End of the third week

Spent most of the day dismantling a sofa to take to the tip. We offered it for free on Freecycle and the local Facebook, but no-one wanted it. We can’t take it to the charity shop because it doesn’t meet modern fire safety requirements. So I thought I’d do my bit for recycling and take it apart so I could recycle the wood, metal and fabric. What a horrible job.

It was glued and stapled together with a million staples – really, one every couple of centimetres. At first I started pulling the staples out but then I just started cutting the cloth off them. Finally, I just got an electric saw and cut through the main cross pieces and bundled wood, cloth and staples all together for the tip. I did manage to separate the springs and a few squares of cloth, so I can recycle those. Next time I need to get rid of a sofa I’ll just get a chainsaw and saw it in half and take it to the tip.

Things aren’t built for recycling, that’s the problem. No-one thinks, “What will happen to this once it’s reached end of life? How will people reuse it or recycle it?” I’m sure they could have used screws instead of staples: screws through a toothed bar to fix the cloth on the wood frame, and screws though clips to keep the bed of springs to the frame. Then you could have just whizzed round with an electric screwdriver to take the thing apart. As it was, hands were covered in cuts from the half pulled out staples, and I don’t want to try recycling a sofa again!

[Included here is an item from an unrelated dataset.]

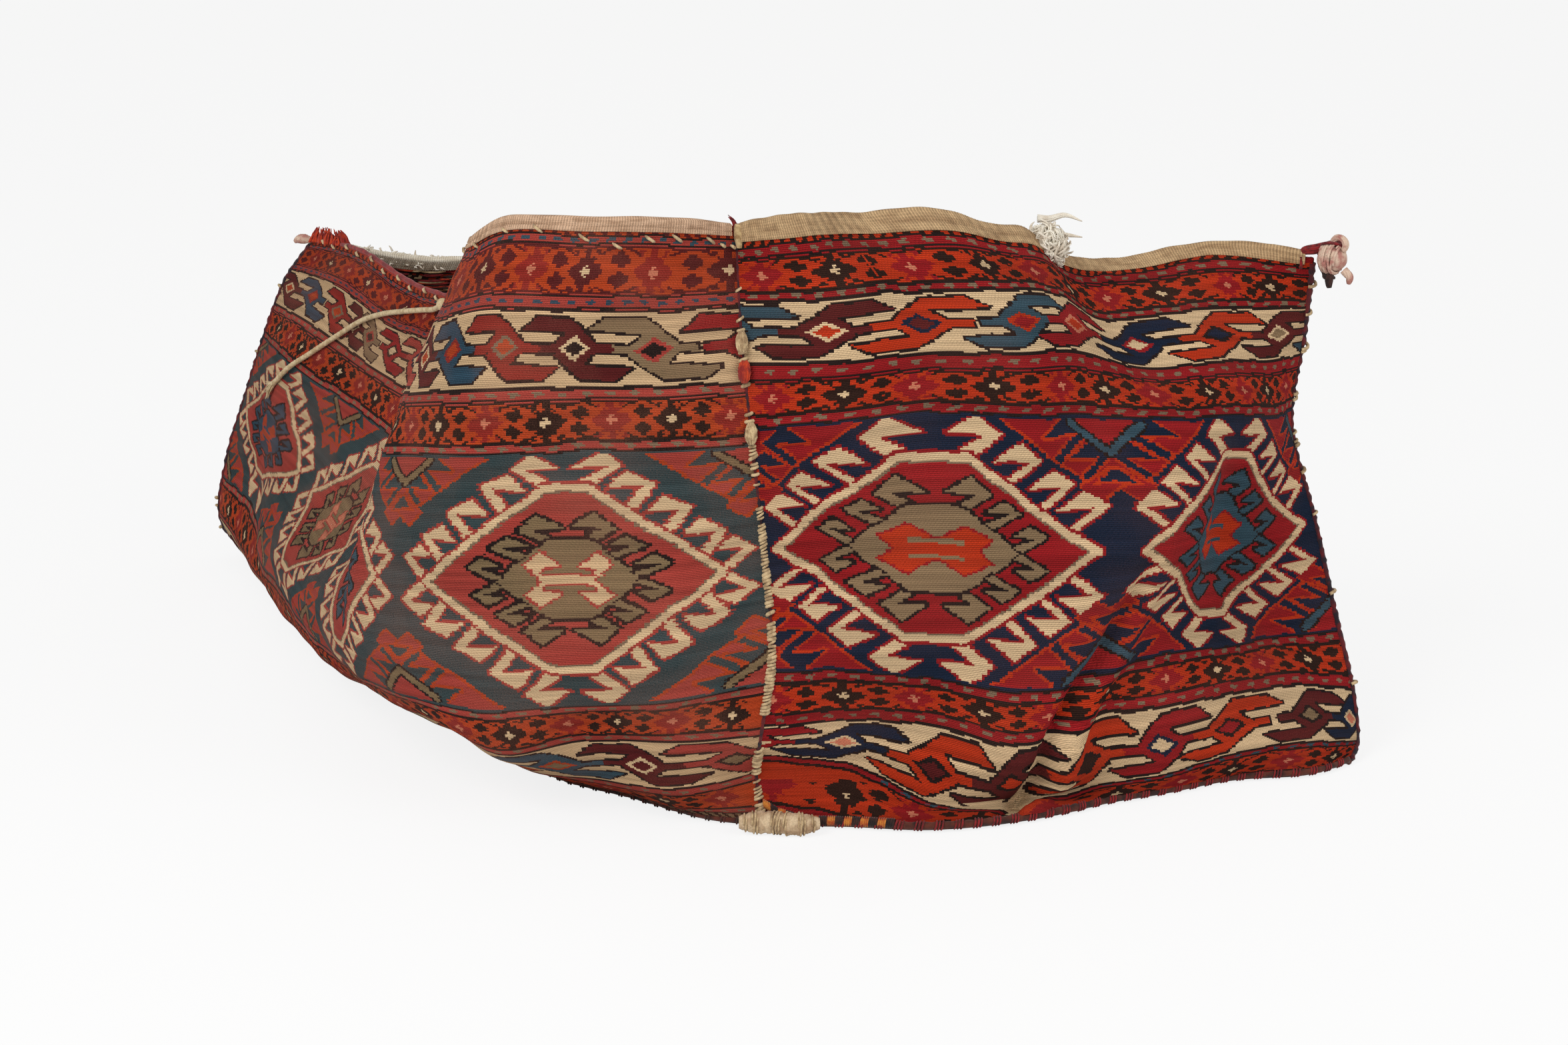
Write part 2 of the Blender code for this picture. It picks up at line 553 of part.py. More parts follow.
def tie_cord(wall, cream, bag):
    """Loop, knot, free cord and frayed end of the leftover tie."""
    up = Vector((0.0, 0.0, 1.0))
    across, down = CORD_ROUTE_SHARES[0]
    here, along, below, outward = wall.frame_at(across, down)
    knot_centre = here + outward * (HEM_THICKNESS / 2 + GAP + TIE_KNOT_RADIUS)
    knot = blob('tie_knot', (TIE_KNOT_RADIUS,) * 3, 0.0, cream, bag)
    knot.location = knot_centre
    rim, along, _, _ = wall.frame_at(across, 0.0)
    rise = (up - along * up.dot(along)).normalized()
    lift = TIE_LOOP_WIRE
    arch = [rim + along * math.cos(math.pi * i / 8) * TIE_LOOP_RADIUS
            + rise * (math.sin(math.pi * i / 8) * TIE_LOOP_RADIUS + lift) for i in range(9)]
    tube('tie_loop', arch, TIE_LOOP_WIRE, cream, bag)

    route = []
    for across, down in CORD_ROUTE_SHARES[1:]:
        place, _, _, away = wall.frame_at(across, down)
        route.append(place + away * (HEM_THICKNESS / 2 + CORD_RADIUS + GAP))
    aim = (route[0] - knot_centre).normalized()
    route.insert(0, knot_centre + aim * (TIE_KNOT_RADIUS + GAP))
    points = smooth_route(route, CORD_POINTS)
    tube('tie_cord', points, CORD_RADIUS, cream, bag)
    last = Vector(points[-1])
    heading = (last - Vector(points[-2])).normalized()
    _, _, _, away = wall.frame_at(*CORD_ROUTE_SHARES[-1])
    away = (away - heading * away.dot(heading)).normalized()
    frayed_end(last + heading * GAP, heading, away, cream, bag)


def frayed_end(foot, heading, away, mat, bag):
    """Flat fan of loose strands at the end of the tie cord."""
    mesh = bpy.data.meshes.new('tie_cord_end')
    fan = bmesh.new()
    bmesh.ops.create_cone(fan, cap_ends=True, segments=12, radius1=CORD_RADIUS, radius2=TIE_END_SPREAD,
                          depth=TIE_END_LENGTH)
    flat = CORD_RADIUS / TIE_END_SPREAD
    for vert in fan.verts:
        if vert.co.z > 0:
            vert.co.x = vert.co.x * flat
        vert.co.z = vert.co.z + TIE_END_LENGTH / 2
    fan.to_mesh(mesh)
    fan.free()
    end = add_object('tie_cord_end', mesh, mat, bag)
    end.rotation_euler = Matrix((away, heading.cross(away), heading)).transposed().to_euler()
    end.location = foot


def rim_tips(front, near_corner, mat, bag):
    """Short red yarn ends that stand on the rim."""
    up = Vector((0.0, 0.0, 1.0))
    for i, across in enumerate(LEFT_TIP_PLACE_SHARES):
        rim, along, _, _ = front.frame_at(across, 0.0)
        lean = Vector((0.12 * (i - 1.5), 0.0, 1.0)).normalized()
        foot = rim + up * (GAP + TIP_RADIUS * (abs(along.z) + 0.3))
        tapered_tip('left_rim_tip_%d' % (i + 1), foot, lean, TIP_RADIUS, TIP_HEIGHT, mat, bag)
    lean = Vector((-0.8, 0.0, 1.0)).normalized()
    foot = near_corner + up * (GAP + TIP_RADIUS * 0.7)
    tapered_tip('near_corner_tip', foot, lean, TIP_RADIUS, TIP_HEIGHT, mat, bag)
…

In the lining of the sofa I found fragments that had fallen down there over the years: a two-pence piece, a twenty-pence piece, some red paper clips, a fridge magnet of a cartoon character and a small green stalk that I think used to be the trunk of a palm tree. It came with a little doll who was sitting in a tropical garden, I think with a fountain and a sun lounger. I don’t remember the details of it, but IO felt sad. This was the sofa we held the children on as babies, that we read them stories on when they were older, and now I was sawing it up. It was heartbreaking, really, realising how quickly time goes, and how quickly age and death are approaching.

A skull cake
The daughter made a skull cake today. I liked that it had a glass bowl over it, but more of a challenge to photograph. Those are worms creeping out of the holes, plus a weed. It’s sitting on grated chocoloate, to represent the soil.

So how did the third week go anyway?

Things that went well

  • Photography: I learned more and found a way of making the pictures useful for people. This was a breakthrough!
  • …errrrm.

Things that went badly

  • Webby things: I couldn’t get my Next.js sites to deploy, and the laptop that I bought arrived broken.
  • Art: I didn’t do any. The art day was the day my new laptop arrived, and I was fiddling around with that, and with other computers so I could work out how to do web development without buying a new laptop.
  • Printmaking: well, it was a learning experience.
  • Writing: I didn’t do any, except this journal. That’s because on Thursday (writing day) I was socialising and setting up a test site for PH.
  • Fitness: I only went for one run.

So let’s see. A big theme is how much time I’ve spent getting computers and software to work. Imagine if I’d spent all that time drawing – I’d be brilliant by now! I definitely need to cut down on the laptop time, and choose more robust web technologies.